String Quartet No.1 in d minor, Op.22
"Stöhr's chamber music has both classical and romantic elements...his skill and highly developed gift of combination achieves impressive artistic effects, such as only a true master can produce."---The critic Rudolf Felber writing in Cobbett's Cyclopedic Survey of Chamber Music.
Richard Stöhr (1874-1967) was born in Vienna. His father insisted that he study medicine and Stöhr only formally studied music after receiving an M.D. He entered the Vienna Academy of Music and studied composition with Robert Fuchs receiving a doctorate in 1903. He immediately obtained a teaching position at the Academy and was appointed a professor of composition in 1915, a position he held until 1938. Although Stöhr steadily composed throughout these years, he was better known as an expert on music theory, having written a well received text on the subject. In 1938, he was forced to flee Austria because of the Nazi takeover. He emigrated to the United States. There, he obtained a similar position at the Curtiss Institute of Music. Among his many students were Leonard Bernstein, Erich Leinsdorf, Herbert von Karajan, Erich Zeisl, and Samuel Barber.
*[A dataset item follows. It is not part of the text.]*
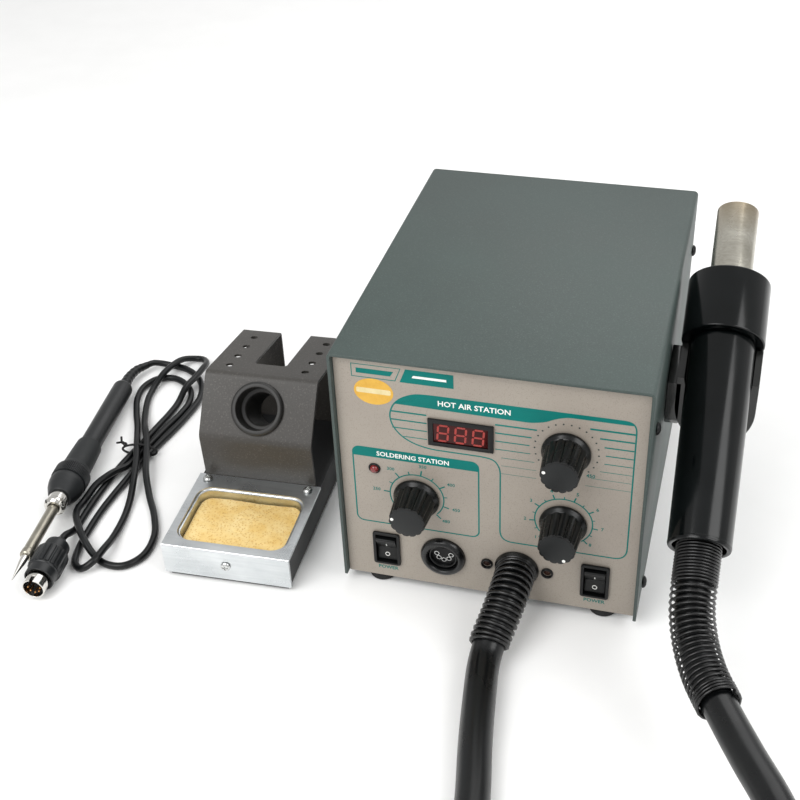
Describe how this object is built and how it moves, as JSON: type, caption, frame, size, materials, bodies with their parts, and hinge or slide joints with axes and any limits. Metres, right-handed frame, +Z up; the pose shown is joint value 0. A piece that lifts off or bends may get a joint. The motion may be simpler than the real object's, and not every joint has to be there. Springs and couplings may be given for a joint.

Stöhr’s String Quartet No.1 in d minor was composed in 1903 but only published in 1911. The opening movement, Allegro appassionato, begins in dramatic fashion with the urgent main theme and a pulsing accompaniment providing considerable forward motion. Rather than developing this theme, Stöhr immediately presents a somber, but more lyrical second subject. Again tension is quickly builds to a dramatic climax. Again, Stöhr opts to forego development in favor of presenting a third subject. But then the rest movement is given over to the most intricate and effective development of all three themes. The main subject of the lovely second movement, Andante cantabile, is languid and tonally wayward, in many ways quite modern for its time. A scherzo, Molto vivace, comes next. It is a merry, lopsided, syncopated dance. Again, we can hear certain gentle, modern, post romantic tendencies. The finale is, Allegro giusto, is marked Alla Zingarese and the music is energetic and rustic, bringing to mind the music one might have heard at a peasant wedding. But following this, Stöhr changes gears and the music exudes an exotic aura.